I set my Edge Pro to about 15 and for touch-ups I use a Sharpmaker with the stones in the 15 degree position. (30 degrees in Spyderco speak) The Edg Pro gives a very nice profile and the Sharpmaker gives a nice microbevel.

Works for me. YMMV
 
The Edge Pro is a wonderful sharpener but I never see this posted about them. To achieve the ultimate results with it, it must be used OFF-HAND! Some folks have trouble with this and for some reason, it's never mentioned.
 
I'm thinking of getting one of these too, but more and more of my blades are coming with a convex edge and I like it. I just haven't got the hang of shapening it just yet. I guess that thye edgepro would be of little use on the convex edges. Yes?
 
Any type of sharpening "system" i.e. crock sticks, clamp guides, etc... will remove the convex edge. The only way to do convex, to my knowledge is by hand.

You could, with the edge pro, set up a triple bevel and maintain a quasi-convex edge. For example, set primary at 15 secondary at 18 and final edge at 21 degrees.

what do you mean by off-hand? Can you describe, please

The knife is not clamped down, so one hand has to hold the knife while the other moves handle of the sharpener to grind the stone across the blade, and when you reverse the knife to sharpen the opposite side of the blade, your strong hand holds the knife and off-hand does the grinding. (maybe you could try crossing your arms?) But by most accounts this is not a big problem.
 
Tom,
I apologize and should have said "weak hand". I mean that the Edge Pro needs to mastered with BOTH right and left hands. When you finish one side, it needs to be flipped and stroked, (for maximum results), with your "weak hand" or the opposite of whatever hand you regularly use. Some folks just can't do it.
 
Thanks for the info.

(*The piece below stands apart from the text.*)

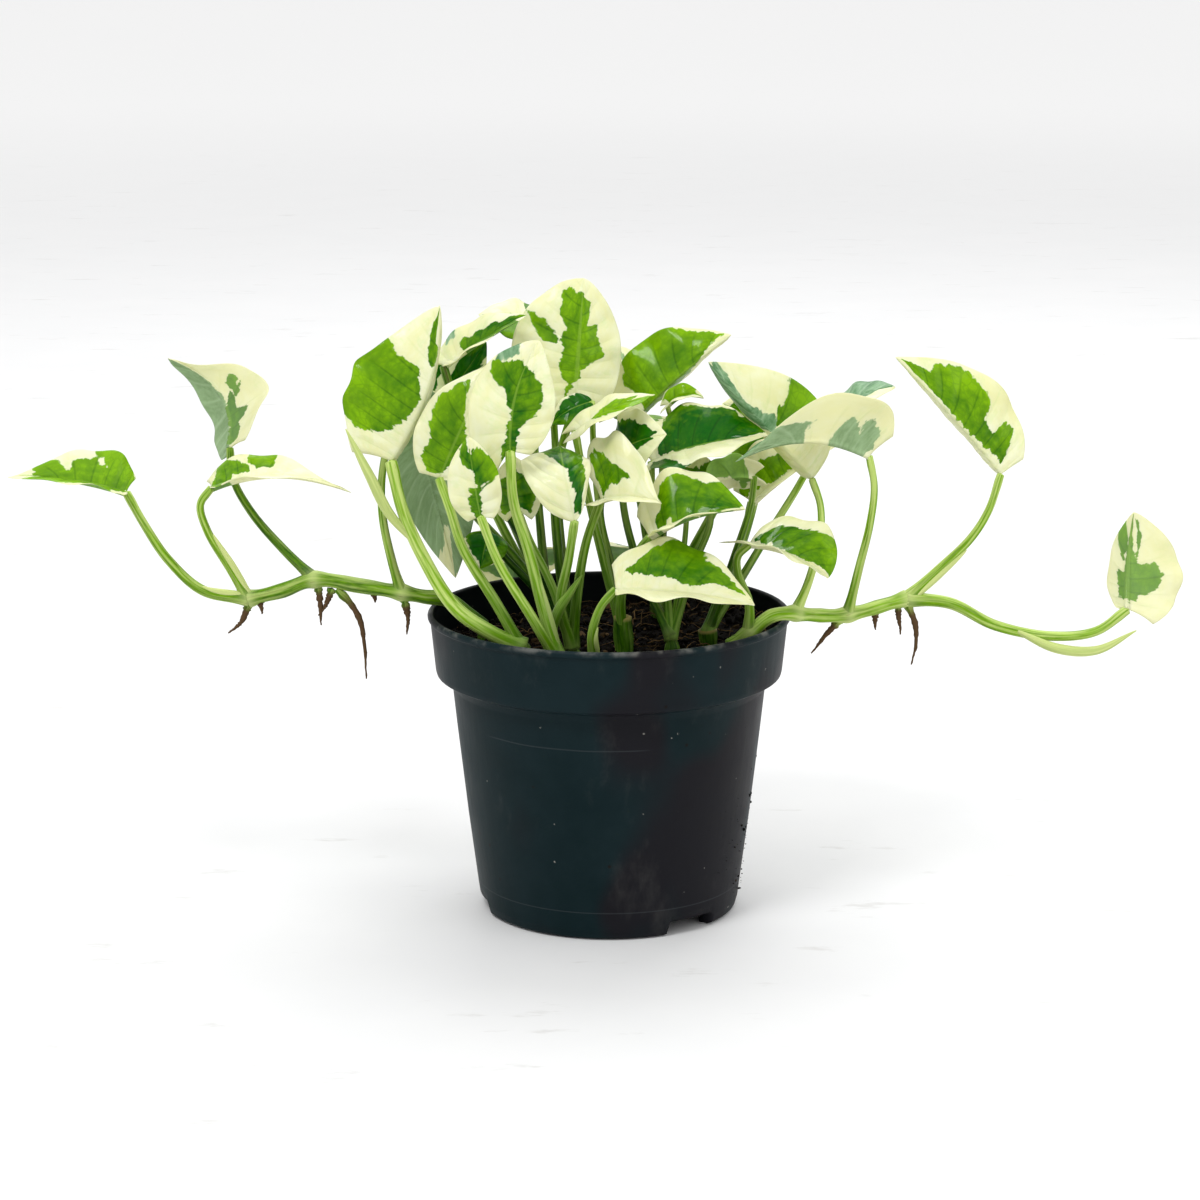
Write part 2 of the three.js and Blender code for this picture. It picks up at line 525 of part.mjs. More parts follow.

This still looks like it needs to go on my needs list :)
Tom
 
I can't really add much except to say that the Edge-Pro is a great system, and I've been very happy with mine. You'll need to practice to get really great results, but the learning curve isn't bad if you apply yourself and Ben Dale is very helpful if you have trouble or need advice. The only quibble I have with it is that it can be tough to do really small blades, like the Kershaw Chive. That may be an issue with technique though. Sometime soon I'll be recieving a Pro Combo hone from Handamerican; once I get it I'll be posting a comparitive review.
 
Decon,
Naw, a convex edge can be aquired by the Edge Pro or any other "set-angle" sharpener. Use diamond hones, (stones), if you can because they make short work of things. Just start at a 20/25 degree angle and use a coarse stone. Start on one side and hone the blade up and back and however long it takes until you get a FULL LENGTH burr on the OPPOSITE side. It's easy to feel or you can SEE it! Then flip the blade over and do the same until the complete burr is on the side you started with. This will also reprofile the edge. Then take a FINE diamond stone, (hone), and start with the first side and REMEMBER which side this is! COUNT strokes here! I usually do 20 strokes a side. Then flip it and do 20 strokes on the opposite side. Do this about 3 times on each side. Flip it again and stroke it GENTLY on the original side you started with ONCE to get rid of any burr that is left. Check it for sharpness and if it's not up to your expectations, repeat the process once more.

THEN, set your LAST angle at 25/30 degrees and skip the coarse stone because you've already reprofiled the edge. Count strokes on each side again and follow the above until you get a super sharp edge at this last angle. You can also end the process by swiping this edge on a SMOOTH steel, pencil tablet back or just your jeans to get rid of any burr that's left. You can also "polish" this edge but I've found that a "toothy" fine edge works the best for all around cutting. You will end up with a sturdy convex edge and it will be easier to sharpen the next time because you'll only have to do it at the last angle you've chosen when the edge starts to drag a little.

I know this sounds like a hassle but it's easier than I've described here but it DOES take about an 30 minutes to an hour, (or longer!), depending on blade steel. It's true that if you practice a lot results will be quicker with "free style" sharpening but some folks just can't get the hang of it. Some day I'll get a "slack belt" set-up and that takes ALL the hassle out of sharpening once you've adapted to it! :)
 
I am repeating this since nobody has answered me yet.

Originally posted by Dcon67
I have a question. I just ordered an Edge Pro Apex and stone upgrade kit. The Edge Pro is supposedly marked at 15, 18, 21, 24 degrees and my sharpmaker is at 20. So for those of you that use your sharpmaker for touchups, what angle do you use on the edgepro?? A tick under 21 to try and match it, or do you use 18 and essentially double bevel when using the sharpmaker for touchups?

Gene, you just described how to double bevel an edge, its not the same as a convex edge. A convex edge is usually formed by sharpening with a slack belt and is a curved bevel, it can't be done on a hard surface like a stone if your keeping the blade at a consistant angle.
 
You are correct. It is not a "curved" or convex edge. My mistake. It is however an edge though that has worked well for me, is strong and a pretty good slicer.
 
The only way to make sure you match angles is to use a Sharpie to mark the edge of the knife , than keep adjusting the angle till you wear off the marker, that's your angle. It actually sounds harder than it really is. I can find the angle of any edge in a couple of minutes.